# [EXERCISE GOAL]
Copy all the material below, exactly as it stands.

►

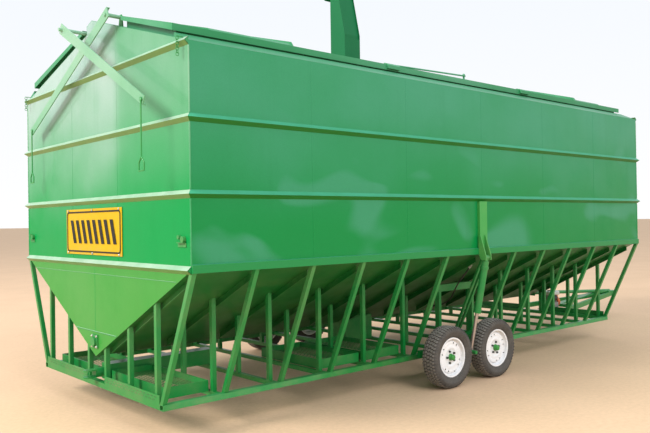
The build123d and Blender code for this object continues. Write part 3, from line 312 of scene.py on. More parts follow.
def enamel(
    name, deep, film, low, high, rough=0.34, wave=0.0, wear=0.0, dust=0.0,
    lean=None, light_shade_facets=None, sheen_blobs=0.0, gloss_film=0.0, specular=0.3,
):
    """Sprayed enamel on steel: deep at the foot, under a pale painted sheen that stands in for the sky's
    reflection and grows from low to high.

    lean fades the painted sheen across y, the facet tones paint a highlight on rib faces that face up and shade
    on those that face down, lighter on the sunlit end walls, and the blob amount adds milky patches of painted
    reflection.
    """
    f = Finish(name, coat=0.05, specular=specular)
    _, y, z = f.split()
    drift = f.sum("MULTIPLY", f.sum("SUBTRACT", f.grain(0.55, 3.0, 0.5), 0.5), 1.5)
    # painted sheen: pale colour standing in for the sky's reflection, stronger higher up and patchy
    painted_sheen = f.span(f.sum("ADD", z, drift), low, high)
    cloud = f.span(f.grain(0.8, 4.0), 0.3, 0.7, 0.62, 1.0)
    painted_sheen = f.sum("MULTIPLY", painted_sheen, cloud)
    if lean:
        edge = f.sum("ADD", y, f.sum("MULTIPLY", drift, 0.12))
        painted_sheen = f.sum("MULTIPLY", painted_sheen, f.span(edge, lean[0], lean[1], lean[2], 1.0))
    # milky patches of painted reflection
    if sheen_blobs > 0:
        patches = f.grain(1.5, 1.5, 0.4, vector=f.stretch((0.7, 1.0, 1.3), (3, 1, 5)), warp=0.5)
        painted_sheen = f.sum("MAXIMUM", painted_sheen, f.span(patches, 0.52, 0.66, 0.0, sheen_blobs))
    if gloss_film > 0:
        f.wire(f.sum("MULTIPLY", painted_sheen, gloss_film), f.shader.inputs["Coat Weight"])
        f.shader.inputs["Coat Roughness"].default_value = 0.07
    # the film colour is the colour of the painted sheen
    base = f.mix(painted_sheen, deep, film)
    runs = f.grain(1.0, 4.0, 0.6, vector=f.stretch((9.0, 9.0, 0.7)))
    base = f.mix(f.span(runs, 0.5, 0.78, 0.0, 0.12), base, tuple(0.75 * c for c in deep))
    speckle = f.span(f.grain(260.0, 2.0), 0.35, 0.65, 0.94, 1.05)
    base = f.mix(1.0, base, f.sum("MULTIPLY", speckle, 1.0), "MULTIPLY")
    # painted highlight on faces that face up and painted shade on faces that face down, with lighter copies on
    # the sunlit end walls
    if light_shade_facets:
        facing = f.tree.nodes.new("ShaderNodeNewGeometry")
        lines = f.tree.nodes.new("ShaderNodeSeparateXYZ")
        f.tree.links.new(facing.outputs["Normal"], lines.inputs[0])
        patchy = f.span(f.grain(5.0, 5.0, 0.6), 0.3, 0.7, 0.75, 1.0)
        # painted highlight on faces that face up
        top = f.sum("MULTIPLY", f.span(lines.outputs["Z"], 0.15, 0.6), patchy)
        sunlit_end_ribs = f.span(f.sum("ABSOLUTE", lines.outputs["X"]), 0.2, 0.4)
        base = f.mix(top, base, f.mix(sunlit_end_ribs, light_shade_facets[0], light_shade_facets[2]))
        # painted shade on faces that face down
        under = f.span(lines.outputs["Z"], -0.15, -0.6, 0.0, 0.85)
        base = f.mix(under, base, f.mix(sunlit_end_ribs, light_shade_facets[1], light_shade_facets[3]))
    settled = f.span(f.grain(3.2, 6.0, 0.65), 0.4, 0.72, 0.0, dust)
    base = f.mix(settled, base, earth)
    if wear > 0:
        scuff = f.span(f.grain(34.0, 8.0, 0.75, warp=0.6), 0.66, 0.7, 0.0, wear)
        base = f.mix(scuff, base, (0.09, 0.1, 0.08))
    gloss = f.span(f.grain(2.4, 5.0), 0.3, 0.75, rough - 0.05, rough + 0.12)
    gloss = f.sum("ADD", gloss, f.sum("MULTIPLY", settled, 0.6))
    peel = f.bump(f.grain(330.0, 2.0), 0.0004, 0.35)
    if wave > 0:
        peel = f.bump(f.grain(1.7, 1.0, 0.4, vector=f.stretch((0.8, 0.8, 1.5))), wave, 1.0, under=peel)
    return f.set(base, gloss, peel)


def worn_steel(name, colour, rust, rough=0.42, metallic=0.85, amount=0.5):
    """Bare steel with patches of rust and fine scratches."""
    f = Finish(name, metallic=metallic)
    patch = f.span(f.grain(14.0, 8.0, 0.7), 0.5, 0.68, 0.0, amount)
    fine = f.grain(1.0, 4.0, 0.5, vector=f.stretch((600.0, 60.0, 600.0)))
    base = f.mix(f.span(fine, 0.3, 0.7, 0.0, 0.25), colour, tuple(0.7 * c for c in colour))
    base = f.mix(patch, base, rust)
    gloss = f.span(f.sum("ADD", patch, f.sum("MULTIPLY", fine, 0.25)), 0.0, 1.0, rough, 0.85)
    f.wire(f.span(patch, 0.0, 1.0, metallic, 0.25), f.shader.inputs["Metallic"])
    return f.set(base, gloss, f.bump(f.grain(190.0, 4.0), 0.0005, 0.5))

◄

# [ANSWER BELOW]
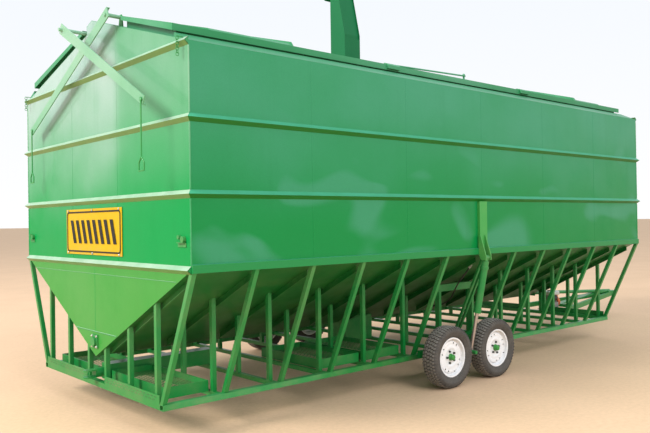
The build123d and Blender code for this object continues. Write part 3, from line 312 of scene.py on. More parts follow.
def enamel(
    name, deep, film, low, high, rough=0.34, wave=0.0, wear=0.0, dust=0.0,
    lean=None, light_shade_facets=None, sheen_blobs=0.0, gloss_film=0.0, specular=0.3,
):
    """Sprayed enamel on steel: deep at the foot, under a pale painted sheen that stands in for the sky's
    reflection and grows from low to high.

    lean fades the painted sheen across y, the facet tones paint a highlight on rib faces that face up and shade
    on those that face down, lighter on the sunlit end walls, and the blob amount adds milky patches of painted
    reflection.
    """
    f = Finish(name, coat=0.05, specular=specular)
    _, y, z = f.split()
    drift = f.sum("MULTIPLY", f.sum("SUBTRACT", f.grain(0.55, 3.0, 0.5), 0.5), 1.5)
    # painted sheen: pale colour standing in for the sky's reflection, stronger higher up and patchy
    painted_sheen = f.span(f.sum("ADD", z, drift), low, high)
    cloud = f.span(f.grain(0.8, 4.0), 0.3, 0.7, 0.62, 1.0)
    painted_sheen = f.sum("MULTIPLY", painted_sheen, cloud)
    if lean:
        edge = f.sum("ADD", y, f.sum("MULTIPLY", drift, 0.12))
        painted_sheen = f.sum("MULTIPLY", painted_sheen, f.span(edge, lean[0], lean[1], lean[2], 1.0))
    # milky patches of painted reflection
    if sheen_blobs > 0:
        patches = f.grain(1.5, 1.5, 0.4, vector=f.stretch((0.7, 1.0, 1.3), (3, 1, 5)), warp=0.5)
        painted_sheen = f.sum("MAXIMUM", painted_sheen, f.span(patches, 0.52, 0.66, 0.0, sheen_blobs))
    if gloss_film > 0:
        f.wire(f.sum("MULTIPLY", painted_sheen, gloss_film), f.shader.inputs["Coat Weight"])
        f.shader.inputs["Coat Roughness"].default_value = 0.07
    # the film colour is the colour of the painted sheen
    base = f.mix(painted_sheen, deep, film)
    runs = f.grain(1.0, 4.0, 0.6, vector=f.stretch((9.0, 9.0, 0.7)))
    base = f.mix(f.span(runs, 0.5, 0.78, 0.0, 0.12), base, tuple(0.75 * c for c in deep))
    speckle = f.span(f.grain(260.0, 2.0), 0.35, 0.65, 0.94, 1.05)
    base = f.mix(1.0, base, f.sum("MULTIPLY", speckle, 1.0), "MULTIPLY")
    # painted highlight on faces that face up and painted shade on faces that face down, with lighter copies on
    # the sunlit end walls
    if light_shade_facets:
        facing = f.tree.nodes.new("ShaderNodeNewGeometry")
        lines = f.tree.nodes.new("ShaderNodeSeparateXYZ")
        f.tree.links.new(facing.outputs["Normal"], lines.inputs[0])
        patchy = f.span(f.grain(5.0, 5.0, 0.6), 0.3, 0.7, 0.75, 1.0)
        # painted highlight on faces that face up
        top = f.sum("MULTIPLY", f.span(lines.outputs["Z"], 0.15, 0.6), patchy)
        sunlit_end_ribs = f.span(f.sum("ABSOLUTE", lines.outputs["X"]), 0.2, 0.4)
        base = f.mix(top, base, f.mix(sunlit_end_ribs, light_shade_facets[0], light_shade_facets[2]))
        # painted shade on faces that face down
        under = f.span(lines.outputs["Z"], -0.15, -0.6, 0.0, 0.85)
        base = f.mix(under, base, f.mix(sunlit_end_ribs, light_shade_facets[1], light_shade_facets[3]))
    settled = f.span(f.grain(3.2, 6.0, 0.65), 0.4, 0.72, 0.0, dust)
    base = f.mix(settled, base, earth)
    if wear > 0:
        scuff = f.span(f.grain(34.0, 8.0, 0.75, warp=0.6), 0.66, 0.7, 0.0, wear)
        base = f.mix(scuff, base, (0.09, 0.1, 0.08))
    gloss = f.span(f.grain(2.4, 5.0), 0.3, 0.75, rough - 0.05, rough + 0.12)
    gloss = f.sum("ADD", gloss, f.sum("MULTIPLY", settled, 0.6))
    peel = f.bump(f.grain(330.0, 2.0), 0.0004, 0.35)
    if wave > 0:
        peel = f.bump(f.grain(1.7, 1.0, 0.4, vector=f.stretch((0.8, 0.8, 1.5))), wave, 1.0, under=peel)
    return f.set(base, gloss, peel)


def worn_steel(name, colour, rust, rough=0.42, metallic=0.85, amount=0.5):
    """Bare steel with patches of rust and fine scratches."""
    f = Finish(name, metallic=metallic)
    patch = f.span(f.grain(14.0, 8.0, 0.7), 0.5, 0.68, 0.0, amount)
    fine = f.grain(1.0, 4.0, 0.5, vector=f.stretch((600.0, 60.0, 600.0)))
    base = f.mix(f.span(fine, 0.3, 0.7, 0.0, 0.25), colour, tuple(0.7 * c for c in colour))
    base = f.mix(patch, base, rust)
    gloss = f.span(f.sum("ADD", patch, f.sum("MULTIPLY", fine, 0.25)), 0.0, 1.0, rough, 0.85)
    f.wire(f.span(patch, 0.0, 1.0, metallic, 0.25), f.shader.inputs["Metallic"])
    return f.set(base, gloss, f.bump(f.grain(190.0, 4.0), 0.0005, 0.5))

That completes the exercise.